— start of Source excerpt —
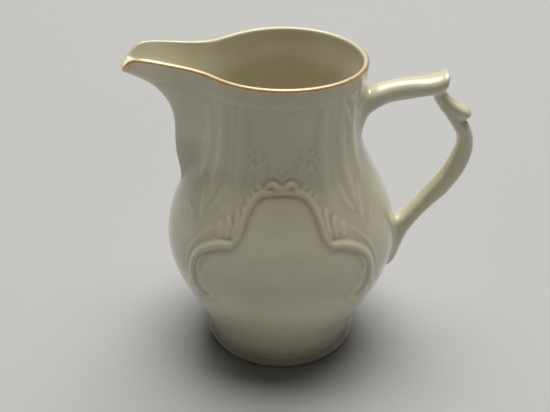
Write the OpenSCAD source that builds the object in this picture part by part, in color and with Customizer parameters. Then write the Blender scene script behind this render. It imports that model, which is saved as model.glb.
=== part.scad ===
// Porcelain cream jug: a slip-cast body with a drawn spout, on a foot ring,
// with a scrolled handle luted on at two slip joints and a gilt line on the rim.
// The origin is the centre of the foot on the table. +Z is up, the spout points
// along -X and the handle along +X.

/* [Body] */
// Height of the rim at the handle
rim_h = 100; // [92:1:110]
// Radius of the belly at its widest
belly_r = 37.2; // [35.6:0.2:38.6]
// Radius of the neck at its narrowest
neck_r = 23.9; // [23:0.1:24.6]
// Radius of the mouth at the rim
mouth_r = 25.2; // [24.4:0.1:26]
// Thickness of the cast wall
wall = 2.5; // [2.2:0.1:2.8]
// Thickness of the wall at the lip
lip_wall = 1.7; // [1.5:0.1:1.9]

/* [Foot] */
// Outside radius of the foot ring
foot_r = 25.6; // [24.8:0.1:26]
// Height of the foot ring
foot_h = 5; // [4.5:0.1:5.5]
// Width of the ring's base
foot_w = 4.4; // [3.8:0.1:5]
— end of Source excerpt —
## Instructions for the task
Extract the complete listing above, reproducing each line exactly.

## Response to this exercise
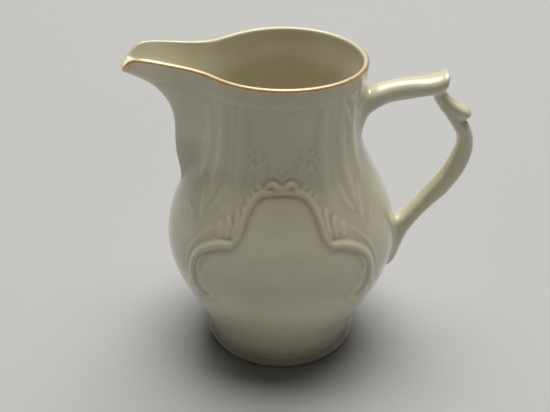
Write the OpenSCAD source that builds the object in this picture part by part, in color and with Customizer parameters. Then write the Blender scene script behind this render. It imports that model, which is saved as model.glb.
=== part.scad ===
// Porcelain cream jug: a slip-cast body with a drawn spout, on a foot ring,
// with a scrolled handle luted on at two slip joints and a gilt line on the rim.
// The origin is the centre of the foot on the table. +Z is up, the spout points
// along -X and the handle along +X.

/* [Body] */
// Height of the rim at the handle
rim_h = 100; // [92:1:110]
// Radius of the belly at its widest
belly_r = 37.2; // [35.6:0.2:38.6]
// Radius of the neck at its narrowest
neck_r = 23.9; // [23:0.1:24.6]
// Radius of the mouth at the rim
mouth_r = 25.2; // [24.4:0.1:26]
// Thickness of the cast wall
wall = 2.5; // [2.2:0.1:2.8]
// Thickness of the wall at the lip
lip_wall = 1.7; // [1.5:0.1:1.9]

/* [Foot] */
// Outside radius of the foot ring
foot_r = 25.6; // [24.8:0.1:26]
// Height of the foot ring
foot_h = 5; // [4.5:0.1:5.5]
// Width of the ring's base
foot_w = 4.4; // [3.8:0.1:5]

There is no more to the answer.